On previous occasions there would be much hoopla leading up to Der Tag memorializing RFK’s assassination while transiting the kitchen of a San Francisco hotel. There would have been memorials in dance or music or other theatrical performances. Still-vertical Camelot courtiers would have been shot up with vitamin B and bee pollen and then trotted out on the talking-head shows and allowed to gush and babble on about some “rich legacy” or some “unfulfilled promises.” People with poor memories and little else to do would gather and hold flickering candles in symbolic remembrance of…exactly what?

This time around, the fortieth anniversary, despite the de rigueur reminders from the still-loyal media hacks, there seemed to be little real interest in the event outside of the family and a few aging New Frontier wannabes. It would seem that the previous collective urge to gash ourselves emotionally and fling ourselves under the wheels of the juggernaut bearing a Kennedy image had finally succumbed to rational behavior.

There are at least two reasons why the collective consciousness is returning to reason – age and the inexorable revelation of time as to what really lay behind the facade of the so-called “best and brightest.” The so-called “style and class” of the Kennedy clan was 98% hype and drivel and – thank Heaven! – has finally been largely consigned to the trash heap.

RFK was a bully, a warmonger, a would-be assassin and a political coward. He spied on people, tried to destroy people, tried to murder foreign heads of state, and his pathetic obsession with a macho image of “tough” was as instrumental in getting us into a war in Vietnam as was Lyndon Johnson. He was not the peace candidate, he was the pro-war cheerleader of his late brother and he was desperately trying to morph himself into the opposite of what he really was. He was not the courageous challenger of Lyndon Johnson, but the me-too guy who jumped in after the really brave politician – Wisconsin’s junior senator Eugene McCarthy – challenged Johnson in New Hampshire.

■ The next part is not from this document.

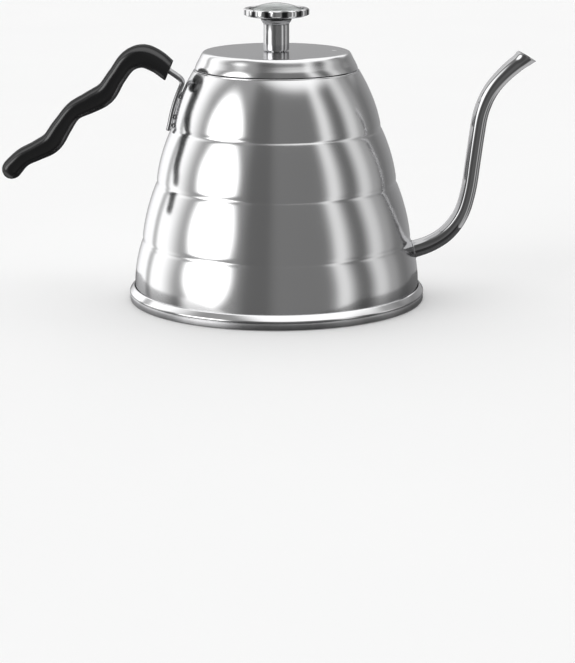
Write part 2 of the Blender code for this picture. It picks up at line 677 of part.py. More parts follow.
def make_probe(steel, brass, lid, pointer_axis, pointer_mat):
    top = STEM_TOP_Z + GAP + 0.75 + 0.35
    z0 = PROBE_TIP_Z + 2.2
    flange = 3.6
    tube = [(PROBE_BORE, top + 0.5), (flange, top + 0.5), (flange, top), (PROBE_RADIUS, top),
            (PROBE_RADIUS, z0), (PROBE_BORE, z0)]
    add_object("probe_tube", turned(tube, 16), steel, parent=lid)
    r = PROBE_RADIUS
    tip = [(0.0, z0 + 1.5), (PROBE_BORE - GAP, z0 + 1.5), (PROBE_BORE - GAP, z0 - GAP),
           (r, z0 - GAP), (r, PROBE_TIP_Z + 1.0), (r - 0.35, PROBE_TIP_Z + 0.3), (r - 1.1, PROBE_TIP_Z),
           (0.0, PROBE_TIP_Z)]
    add_object("probe_tip", turned(tip, 16), steel, parent=lid)
    # flat strip wound into a helix: its lower end is held at the tip, and its
    # upper end turns the spindle as the strip warms
    steps = COIL_TURNS * 10
    rings = []
    half_h, half_w = 0.42, 0.13
    for i in range(steps + 1):
        a = TAU * i / 10.0
        zc = COIL_BOTTOM_Z + (COIL_TOP_Z - COIL_BOTTOM_Z) * i / steps
        out = Vector((math.cos(a), math.sin(a), 0.0))
        c = out * COIL_RADIUS + Vector((0.0, 0.0, zc))
        up = Vector((0.0, 0.0, 1.0))
        rings.append([c + out * half_w + up * half_h, c - out * half_w + up * half_h,
                      c - out * half_w - up * half_h, c + out * half_w - up * half_h])
    bm, _ = loft(rings)
    add_object("bimetal_coil", bm, brass, parent=lid)
    bush = [(SPINDLE_RADIUS + 0.3, 134.5), (PROBE_BORE - 0.3, 134.5), (PROBE_BORE - 0.3, 131.5),
            (SPINDLE_RADIUS + 0.3, 131.5)]
    add_object("spindle_bush", turned(bush, 16), brass, parent=lid)
    # spindle and pointer
    hub_low, hub_top = HUB_LOW_Z, HUB_LOW_Z + 0.85
    spindle = [(0.0, hub_low + 0.35), (SPINDLE_RADIUS, hub_low + 0.35), (SPINDLE_RADIUS, COIL_TOP_Z + 0.9),
               (0.0, COIL_TOP_Z + 0.9)]
    add_object("pointer_spindle", turned(spindle, 12), steel, parent=pointer_axis)
    bore = SPINDLE_RADIUS + 0.3
    hub = [(0.0, hub_top), (1.5, hub_top), (1.8, hub_top - 0.2), (1.8, hub_low), (0.0, hub_low)]
    bm = turned(hub, 16)
    pointer = add_object("dial_pointer", bm, pointer_mat, parent=pointer_axis)
    # blade: a slim tapered strip with a short tail, joined to the hub
    blade = bmesh.new()
    outline = ((-4.6, -0.75), (-1.2, -0.6), (6.5, -0.55), (11.6, -0.12), (11.6, 0.12), (6.5, 0.55),
               (-1.2, 0.6), (-4.6, 0.75))
    low = [blade.verts.new((x, y, hub_low + 0.1)) for x, y in outline]
    blade.faces.new(low)
    ext = bmesh.ops.extrude_face_region(blade, geom=blade.faces[:])
    bmesh.ops.translate(blade, verts=[v for v in ext["geom"] if isinstance(v, bmesh.types.BMVert)],
                        vec=(0.0, 0.0, 0.35))
    # keep the spindle's bore open through the blade
    strip = add_object("blade_solid", blade, pointer_mat, parent=pointer_axis)
    strip.hide_render = True
    strip.display_type = 'WIRE'
    bm = bmesh.new()
    bmesh.ops.create_cone(bm, cap_ends=True, segments=16, radius1=bore, radius2=bore, depth=1.3,
                          matrix=Matrix.Translation((0.0, 0.0, hub_top - 0.2 - 0.65)))
    drill = add_object("pointer_drill", bm, pointer_mat, parent=pointer_axis)
    drill.hide_render = True
    drill.display_type = 'WIRE'
    for name, op, ob in (("blade", 'UNION', strip), ("drill", 'DIFFERENCE', drill)):
        mod = pointer.modifiers.new(name, 'BOOLEAN')
        mod.operation = op
        mod.solver = 'EXACT'
        mod.object = ob
    rest = DIAL_ZERO - DIAL_SWEEP * REST_C / DIAL_SPAN_C
    pointer_axis.rotation_euler = (0.0, 0.0, rest)


def main():
    clear_scene()
    steel = material("polished_stainless", (0.78, 0.78, 0.79), 0.12, 1.0)
    satin = material("satin_stainless", (0.66, 0.66, 0.67), 0.32, 1.0)
    aluminium = material("aluminium", (0.80, 0.81, 0.82), 0.40, 1.0)
    black = material("black_grip", (0.018, 0.018, 0.020), 0.38, 0.0)
    rubber = material("silicone", (0.55, 0.55, 0.53), 0.60, 0.0)
    white = material("dial_white", (0.86, 0.86, 0.84), 0.45, 0.0)
    red = material("pointer_red", (0.62, 0.05, 0.04), 0.40, 0.0)
    glass = material("clear_glass", (0.95, 0.97, 0.97), 0.05, 0.0, 0.9)
    brass = material("bimetal", (0.66, 0.50, 0.28), 0.35, 1.0)

    lid = bpy.data.objects.new("lid_axis", None)
    bpy.context.scene.collection.objects.link(lid)
    pointer_axis = bpy.data.objects.new("pointer_axis", None)
    bpy.context.scene.collection.objects.link(pointer_axis)
    pointer_axis.parent = lid

    make_body(steel)
    make_base(steel, aluminium)
    make_spout(steel)
    make_handle(satin, black)
    make_lid(steel, satin, lid)
    make_stem(steel, rubber, lid)
    make_head(steel, white, glass, rubber, lid)
    make_probe(satin, brass, lid, pointer_axis, red)


main()
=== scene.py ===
import math

import bmesh
import bpy
from mathutils import Matrix, Vector


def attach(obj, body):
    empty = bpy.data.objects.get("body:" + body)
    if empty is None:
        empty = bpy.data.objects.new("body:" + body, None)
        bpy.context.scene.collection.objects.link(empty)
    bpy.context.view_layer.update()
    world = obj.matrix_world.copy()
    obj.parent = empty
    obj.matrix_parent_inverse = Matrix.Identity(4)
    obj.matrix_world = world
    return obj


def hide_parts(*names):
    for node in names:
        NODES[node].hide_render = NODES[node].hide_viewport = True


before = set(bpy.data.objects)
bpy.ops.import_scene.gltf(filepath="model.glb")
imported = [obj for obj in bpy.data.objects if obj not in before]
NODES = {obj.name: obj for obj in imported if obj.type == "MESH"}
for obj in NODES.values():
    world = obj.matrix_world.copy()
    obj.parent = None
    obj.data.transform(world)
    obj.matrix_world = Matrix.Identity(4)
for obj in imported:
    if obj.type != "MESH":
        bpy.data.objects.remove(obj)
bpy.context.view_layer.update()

MM = 0.001
TAU = 2.0 * math.pi

# ---------------------------------------------------------------- sizes, in mm, as in the CAD
GAP = 0.35
SHEET = 0.6
TIERS = (
    (40.1, 113.6, 51.3, 85.2, 0.62),
    (51.3, 85.2, 59.1, 58.2, 0.48),
    (59.1, 58.2, 66.4, 29.7, 0.42),
    (66.4, 29.7, 70.3, 8.0, 0.36),
)
BODY_BOTTOM_Z = 2.3
LEDGE_Z = 113.6
MOUTH_RADIUS = 35.0
NECK_DEPTH = 4.6
BAND_RADIUS = 72.9
BAND_TOP_Z = 2.9
BEAD_RADIUS = 73.0
BEAD_Z = 4.2
CAP_TOP_Z = 7.2
CAP_FLOOR = 0.7
PAN_TOP_Z = 5.8
SPOUT_WALL = 0.55
SPOUT_PATH = ((67.3, 23.7), (75.9, 26.6), (84.6, 32.3), (91.4, 42.0), (94.8, 54.0),
              (96.6, 67.5), (98.3, 81.0), (100.2, 92.5), (104.6, 102.9), (112.2, 111.9),
              (122.0, 119.9))
SPOUT_RADII = ((0.0, 4.30), (0.12, 4.15), (0.35, 3.82), (0.85, 3.85), (0.95, 4.05), (1.0, 4.65))
TIP_NORMAL = (0.50, 0.866)
GRIP_PATH = ((-52.2, 112.7), (-58.4, 117.4), (-65.0, 119.9), (-71.7, 117.6), (-77.9, 109.8),
             (-83.5, 101.7), (-91.2, 97.2), (-99.1, 93.0), (-105.2, 85.1), (-110.4, 77.6),
             (-117.4, 73.6), (-124.6, 70.0), (-129.5, 65.2), (-133.1, 60.9))
GRIP_FACE = (0.92, 0.0, -0.39)
GRIP_END = 5.6
GRIP_THICKNESS = 10.5
GRIP_TAPER = 0.8
GRIP_SWELL = 0.75
GRIP_WAVE = 31.5
GRIP_CREST = 14.0
GRIP_WIDTH = 17.0
WIRE_DIAMETER = 2.4
WIRE_NECK_HALF = 2.3
WIRE_FOOT_HALF = 8.9
WIRE_FOOT_Z = 84.6
WIRE_DEPTH = 26.0
LID_TOP_Z = 122.4
LID_EDGE = ((33.3, 122.4), (34.9, 122.28), (35.7, 122.0))
LID_SKIRT = ((36.1, 121.55), (36.65, 120.6), (37.35, 119.2), (38.15, 117.7), (39.0, 116.1),
             (39.55, 114.7))
LID_SKIRT_Z = 114.0
LID_SHEET = 0.6
RING_RADIUS = 34.6
RING_BOTTOM_Z = 106.0
VENT_X = 28.0
VENT_DIAMETER = 2.0
STEM_HOLE = 4.35
STEM_RADIUS = 6.3
STEM_TOP_Z = 137.9
SPIGOT_RADIUS = 4.0
HEAD_RADIUS = 16.0
HEAD_LOBES = 12
BEZEL_BOTTOM_Z = 139.8
BEZEL_TOP_Z = 143.05
LENS_EDGE_Z = 142.4
LENS_APEX_Z = 145.7
CASE_TOP_Z = 140.6
DIAL_Z = 139.85
HUB_LOW_Z = 141.0
PROBE_RADIUS = 2.25
PROBE_BORE = 1.85
PROBE_TIP_Z = 38.0
SPINDLE_RADIUS = 0.5
DIAL_SWEEP = math.radians(270.0)
DIAL_ZERO = math.radians(-135.0)
DIAL_SPAN_C = 100.0
REST_C = 20.0
AROUND = 256                    # segments of the large turned pieces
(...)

RFK’s death at the hands of an assassin was a tragedy, but no more so than that of any other life ended prematurely – and certainly no more valuable than any of the nearly sixty thousand Americans who he helped send to their deaths in a no-win Asian land war. A far better justice would have been served had he, like little brother Edward, lived to see what had ultimately come from his own character. But their is a certain karmic justice in the death at the hands of an assassin of someone who worked to compass the deaths of Fidel Castro and the Ngo brothers.